Lately, he’s been criticized for casting much younger actors as his love interests, and it can be unnerving. In Hollywood Ending, Debra Messing (Grace on TV’s Will & Grace) plays Allen’s ditzy partner. She’s the prototypical Allen girlfriend, not just hanging off his arm but sexually interested in him — think Mira Sorvino in Mighty Aphrodite and Julia Roberts in Everyone Says I Love You.

But at the same time, he writes complicated, neurotic and funny women — usually his wives, or ex-wives — who are fed up with his neurotic self-absorption. These parts are gifts to women actors in Hollywood Ending it’s Téa Leoni who gets to take a bit out of him as his strong-minded ex-mate.

Allen wanted to work with her after he saw Flirting With Disaster years ago. At the time, her pregnancy made it impossible.

“But I was able to use her here, and she sails right through the part,” he says.

“I’ve been very lucky over the years to work with such great women. Someone suggested to me that I write better for women, and I explained that many times I wrote a script where the role was better for the man, but I ended up playing the part,” says Allen smiling.

“Maybe if Dustin Hoffman or Jack Nicholson had my part you’d have seen it differently. But I’m playing against Diane Keaton, Dianne Wiest, Mia Farrow, Judy Davis, Helen Hunt — first-rate actresses who are also such great comedians.

“And there are only two things I can do decently as an actor. I can play low-lifes and intellectuals, but my range doesn’t extend beyond those two. I’m not such a low-life as I play in the movies, and I’m not an intellectual, but I can physically get away with playing a cheesy character or an intellectual.
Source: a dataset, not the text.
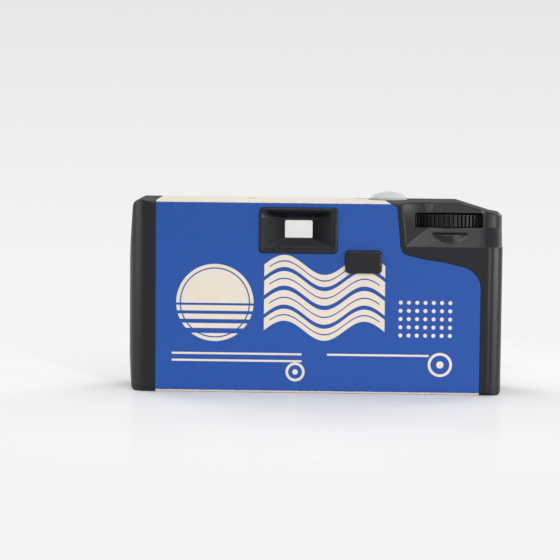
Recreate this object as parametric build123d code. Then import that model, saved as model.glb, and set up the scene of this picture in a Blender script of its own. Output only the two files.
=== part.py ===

“The one or two times I ventured forth just a tiny bit to try something else, I could see I was heading for a catastrophe, so I stopped right away.”

In real life, Allen is nothing like his nebbishy cinematic alter ego. He’s physically contained, moves slowly and deliberately and feels no need to fidget, pace or throw his hands up in the air like his movie counterpart.

It’s this unstirring quality, of course — his ability to focus — that allows him to sit down and write every day. I wonder if he’s ever been stumped or experienced writer’s block.

“The most extreme example of stop-and-start I ever had during writing was with The Purple Rose Of Cairo. When I wrote the moment where the character (Jeff Daniels) from the movie comes off the screen,” notes Allen. “I wrote about 50 pages of it and then realized it had nowhere to go. He just comes off the screen, it’s a nice conceit, and that’s it.

“I put the thing in a drawer and left it. Then seven months later it occurred to me the real actor playing that character would show up and they’d both be in love with Mia Farrow. And then I had the story, but it took a long time.”

Even Allen isn’t immune to the writer’s tendency to plow ahead even if he knows he’s not getting it quite right.

“Sometimes I’ve got a movie with no ending and I feel I’m somehow going to get one — the first 80 pages are too good to waste. I imagine I’ll find an ending when I’m shooting, and sometimes I do. But many times I don’t, and it goes unnoticed.